It may seem remarkable that in less than two decades the number of corporations with listed shares trading on U.S. Exchanges has dropped by about 40%. This is primarily due to an acceleration of mergers and acquisitions, privatization, and stock buy-backs with the long term low interest rates and escalation of global surplus money supply currently available.
To make the point dramatically, the vaunted Wilshire 5000 index is now down to 3,609. While the Dow Jones 30 Industrial Index, the most popular synonym for daily stock market standings, has retained its numbers and leadership role to the public, the evolution and replacements of its components has also picked up speed in the past two decades. Even the rate of downward deceleration of the exchange-listed stocks is eye-opening, when considering the drop from 9,000 as late as 1997 to about 5,000 currently, a 40% drop.

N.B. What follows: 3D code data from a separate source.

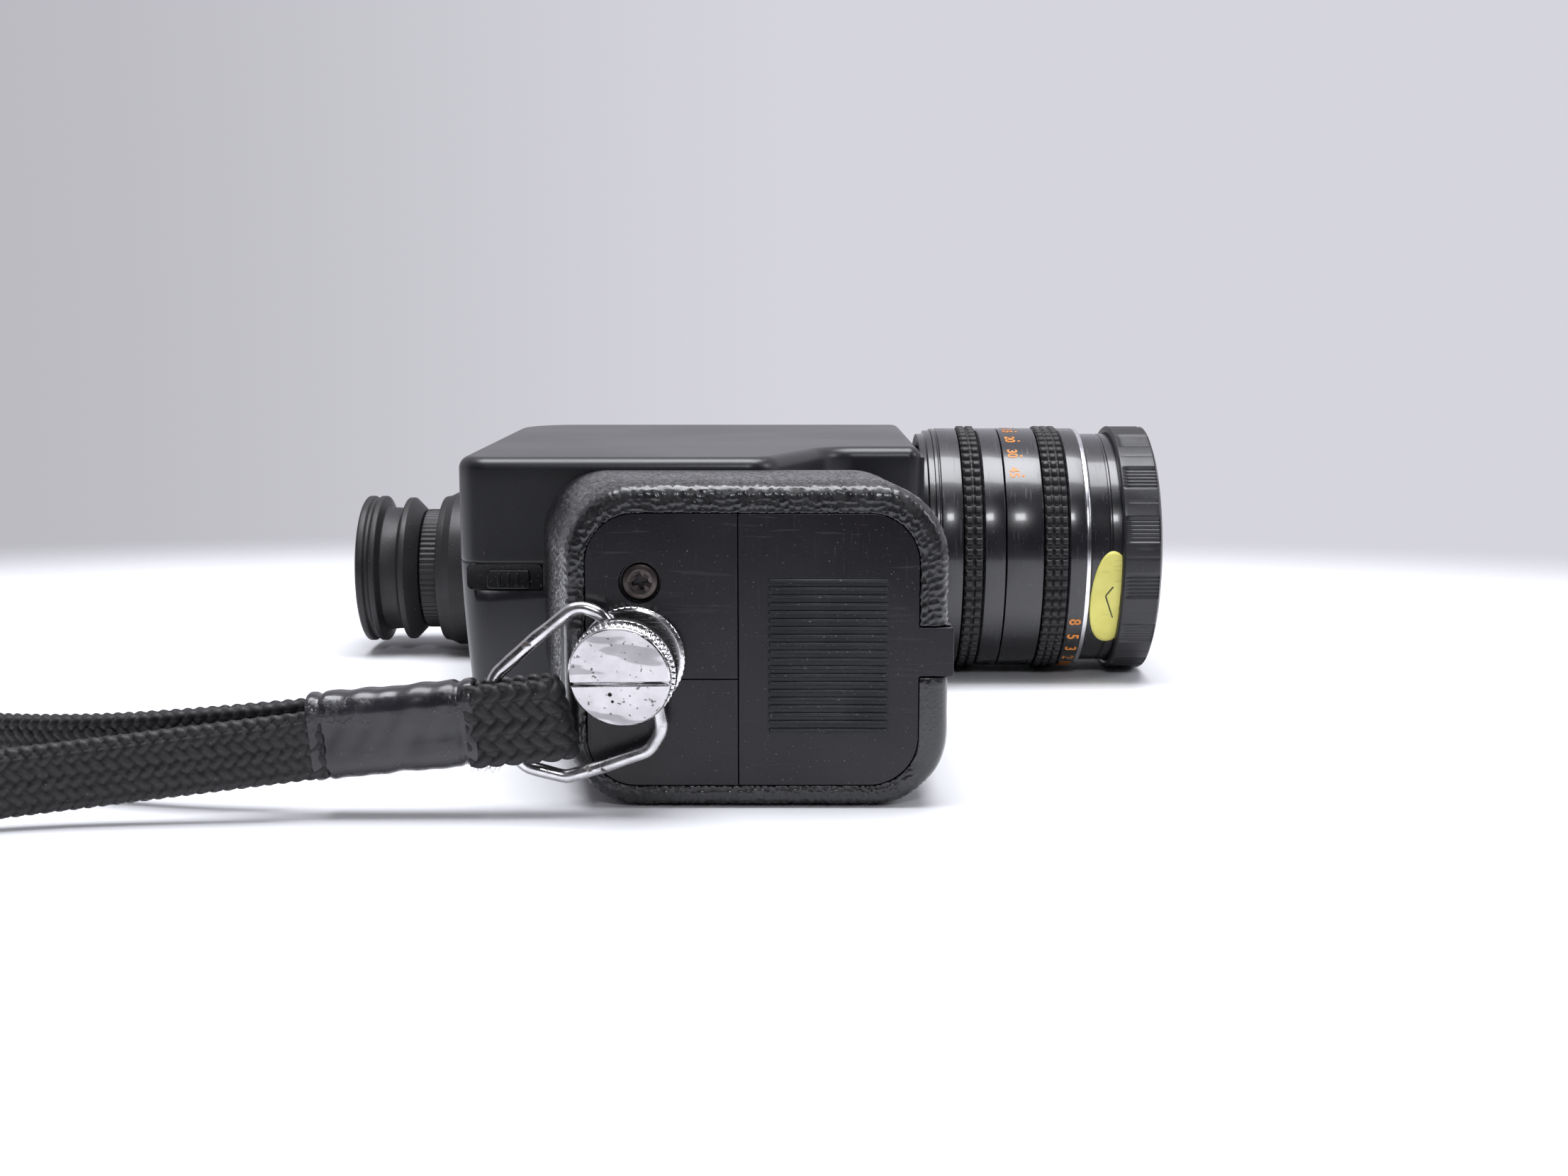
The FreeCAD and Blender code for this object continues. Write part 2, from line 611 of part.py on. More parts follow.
# ---------------------------------------------------------------- eyepiece
def eyepiece():
    """Rear finder: the hollow base, the tube, the dioptre ring, the cup and the glass."""
    tube, base, end_x = d.eye_tube_radius, d.eye_base_radius, -d.eye_base_end
    eye_node("eyepiece_tube", ring(tube_profile(-30.0, end_x + 3, tube - 1.8, tube)))
    eye_node("eyepiece_base", ring([(end_x, tube), (end_x + 2.2, tube), (end_x + 2.2, base - 2),
                                    (0, base - 2),
                                    (0, base), (end_x + 3, base), (end_x + 1.5, base - 1),
                                    (end_x, base - 1)]))
    fit, lip = tube + 0.05, d.diopter_radius - 1.3
    eye_node("diopter_ring", ring(tube_profile(-d.diopter_end, -d.diopter_start, fit, lip)))
    cup, end = d.eyecup_radius, -d.eyecup_end
    eye_node("eyecup", ring([(end, tube + 3), (end + 4, tube + 2), (end + 6, tube),
                             (-d.diopter_end - 0.3, tube),
                             (-d.diopter_end - 0.3, lip), (end + 12, cup - 0.4), (end + 10.6, cup - 0.4),
                             (end + 9.8, cup - 3), (end + 5.8, cup - 3), (end + 5, cup), (end + 3.6, cup),
                             (end + 3.2, cup - 0.8), (end + 2.4, cup - 0.8), (end + 2, cup), (end, cup)]))
    eye_node("eye_lens", ring([(-28.4, 0), (-25.8, 0), (-26.4, tube - 1.8), (-27.8, tube - 1.8)]))
    bore = rod(d.finder_radius - 0.7, 90, -d.body_rear, d.eye_y, d.finder_height, "x")
    pipe = rod(d.finder_radius, 72, -d.body_rear + d.wall, d.eye_y, d.finder_height, "x")
    node("finder_tube", cut(pipe, bore))


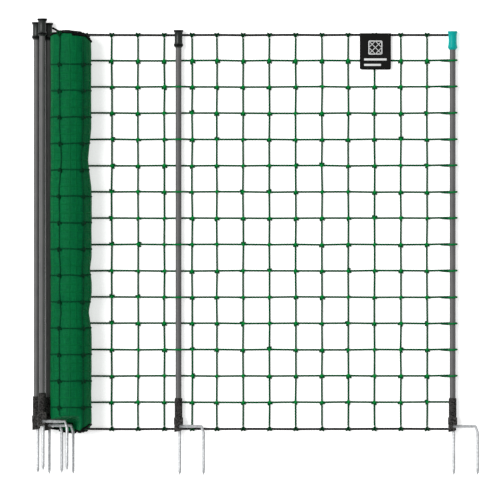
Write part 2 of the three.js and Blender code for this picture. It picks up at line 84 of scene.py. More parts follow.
class Wire:
    """A node's output that Python's operators work on.

    Args:
        shade: The material that it belongs to.
        socket: The output socket, or None for a node that has no output.
    """

    def __init__(self, shade: "Shade", socket: bpy.types.NodeSocket | None) -> None:
        """Keeps both."""
        self.shade = shade
        self.socket = socket

    def _maths(self, operation: str, first: "Wire | float", second: "Wire | float") -> "Wire":
        """Adds a Math node for one operator."""
        return self.shade.node("ShaderNodeMath", {"operation": operation}, {0: first, 1: second})

    def __add__(self, other: "Wire | float") -> "Wire":
        """self + other."""
        return self._maths("ADD", self, other)

    def __radd__(self, other: float) -> "Wire":
        """other + self."""
        return self._maths("ADD", other, self)

    def __sub__(self, other: "Wire | float") -> "Wire":
        """self - other."""
        return self._maths("SUBTRACT", self, other)

    def __rsub__(self, other: float) -> "Wire":
        """other - self."""
        return self._maths("SUBTRACT", other, self)

    def __mul__(self, other: "Wire | float") -> "Wire":
        """self * other."""
        return self._maths("MULTIPLY", self, other)

    def __rmul__(self, other: float) -> "Wire":
        """other * self."""
        return self._maths("MULTIPLY", other, self)

    def __truediv__(self, other: "Wire | float") -> "Wire":
        """self / other."""
        return self._maths("DIVIDE", self, other)

    def clamped(self) -> "Wire":
        """Keeps the value between 0 and 1."""
        return self.shade.node("ShaderNodeClamp", {}, {"Value": self})

    def larger(self, other: "Wire | float") -> "Wire":
        """The larger of two values."""
        return self._maths("MAXIMUM", self, other)


class Shade:
    """One material and its node tree.

    Args:
        name: The material's name.
    """

    def __init__(self, name: str) -> None:
        """Starts an empty node tree."""
        self.material = bpy.data.materials.new(name)
        self.material.use_nodes = True
        self.tree = self.material.node_tree
        self.tree.nodes.clear()

    def node(
        self,
        kind: str,
        settings: dict[str, object] | None = None,
        sockets: dict[int | str, object] | None = None,
        output: int = 0,
    ) -> Wire:
        """Adds a node.

        Args:
            kind: The node's type.
            settings: Its properties, set first.
            sockets: Values or wires for its inputs.
            output: Which output the wire leaves from.

        Returns:
            The wire.
        """
        node = self.tree.nodes.new(kind)
        for name, value in (settings or {}).items():
            setattr(node, name, value)
        for key, value in (sockets or {}).items():
            if isinstance(value, Wire):
                self.tree.links.new(value.socket, node.inputs[key])
            else:
                node.inputs[key].default_value = value
        return Wire(self, node.outputs[output] if node.outputs else None)

    def place(self, stretch: Sequence[float] = (1.0, 1.0, 1.0)) -> Wire:
        """The point on the object, stretched along its axes."""
        point = self.node("ShaderNodeTexCoord", output=3)
        return self.node("ShaderNodeMapping", {}, {"Vector": point, "Scale": stretch})

    def axis(self, vector: Wire, index: int) -> Wire:
        """One part of a vector: 0, 1 or 2."""
        return self.node("ShaderNodeSeparateXYZ", {}, {0: vector}, output=index)

    def speckle(self, place: Wire, scale: float, detail: float = 2.0) -> Wire:
        """A noise from 0 to 1."""
        return self.node("ShaderNodeTexNoise", {}, {"Vector": place, "Scale": scale, "Detail": detail})

    def mix(self, share: Wire, first: Colour | Wire, second: Colour | Wire) -> Wire:
        """Goes from the first colour to the second as share goes from 0 to 1."""
        return self.node("ShaderNodeMix", {"data_type": "RGBA"}, {0: share, 6: first, 7: second}, output=2)

    def bump(self, height: Wire, distance: float, strength: float = 1.0) -> Wire:
        """A bumped normal. distance is the relief in metres."""
        sockets = {"Height": height, "Distance": distance, "Strength": strength}
        return self.node("ShaderNodeBump", {}, sockets)

    def finished(self, **sockets: object) -> bpy.types.Material:
        """Ends the tree in a Principled shader.

        Args:
            **sockets: Its inputs, with spaces written as underscores.

        Returns:
            The material.
        """
        named = {name.replace("_", " "): value for name, value in sockets.items()}
        surface = self.node("ShaderNodeBsdfPrincipled", {}, named)
        self.node("ShaderNodeOutputMaterial", {}, {"Surface": surface})
        return self.material


class Grain(Enum):
    """Which way the fibres of a twine run, as a stretch of its pattern."""

    ALONG_X = (0.07, 1.0, 1.0)
    ALONG_Y = (1.0, 0.07, 1.0)
    ANY = (1.0, 1.0, 1.0)


@dataclass(frozen=True)
class TwineFinish:
    """Twisted plastic twine, with a painted highlight on its highest parts if asked for.

    Attributes:
        name: The material's name.
        hollow: Colour between the fibres.
        face: Colour of the fibres.
        grain: Which way the fibres run.
        painted_highlight: Painted highlight: a lighter colour on what stands highest, where the light falls,
            or None.
        painted_highlight_from: Height where the painted highlight begins.
        painted_highlight_to: Height where it is full.
        gloss: Specular level.
    """

    name: str
    hollow: Colour
    face: Colour
    grain: Grain = Grain.ANY
    painted_highlight: Colour | None = None
    painted_highlight_from: float = 0.004
    painted_highlight_to: float = 0.0075
    gloss: float = 0.05

    def material(self) -> bpy.types.Material:
        """Makes the material.

        Returns:
            The material.
        """
        shade = Shade(self.name)
        fibres = shade.speckle(shade.place(self.grain.value), 1500.0, 3.0)
        patches = shade.speckle(shade.place(), 24.0)
        tone = (fibres * 0.7 + patches * 0.9 - 0.3).clamped()
        colour = shade.mix(tone, self.hollow, self.face)
        # Painted highlight: the colour turns lighter with height, standing in for the light on the tops.
        if self.painted_highlight is not None:
            height = shade.axis(shade.place(), 2)
            raised = ((height - self.painted_highlight_from) / (self.painted_highlight_to - self.painted_highlight_from)).clamped()
            colour = shade.mix(raised, colour, self.painted_highlight)
        return shade.finished(
            Base_Color=colour,
            Roughness=fibres * 0.25 + 0.45,
            Specular_IOR_Level=self.gloss,
            Normal=shade.bump(fibres, 0.00035, 0.8),
        )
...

As a further point of interest, emphasizing such an amazing diminution, is the total amount of trillions of dollars invested in the various publicly-held corporations, then and now. The total market value of two U.S. major stock exchanges was about $20.9 trillion at the 2007 Standard and Poor’s 500 high, when the S&P had reached 1,565. In late November 2013, it had vaulted to an impressive 1,800. With the “market” substantially higher than the pre-“Great Recession” high, its total value is barely up 2% value wise at $21.4 trillion, even though the Standard and Poor’s total market value in late November was 15% higher.
What may lend an optimistic tinge to future stock market investing is the great abundance of international and institutional money chasing substantially fewer stocks. Although this commonality is no guaranty to world market values, the popularity of focusing on the global stock market as an ultimate investment vehicle has never been more popular than the current post-recession period of the last three years.
This thesis is supported by the fact that fixed income vehicles of all stripes have generated minuscule returns for several years, as the U.S. Fed and other major global central banks have kept their fixed rates historically low. This has resulted as inflation in general shows little signs of upward motion. It’s the outcome of global unemployment, monetary surpluses, and increasing commodity availability such as gold, agricultural products, copper, steel, and even fossil fuel derivatives which are going through a period of supply accretion, which current world demand is not fully absorbing.
Just as important is the rapid pace of technological evolution, in the areas of production, transportation, and communications, which is quickening the pace of “Initial Public Offerings (IPO’s). These may not be numerous, but are increasingly acting as a magnet for incrementally sophisticated investment opportunities. With federal regulations becoming increasingly annoying to Big Business in their impact on the bottom line, which is shared repeatedly with investors every quarter, this trend toward privatizing may accelerate forcefully in the foreseeable future.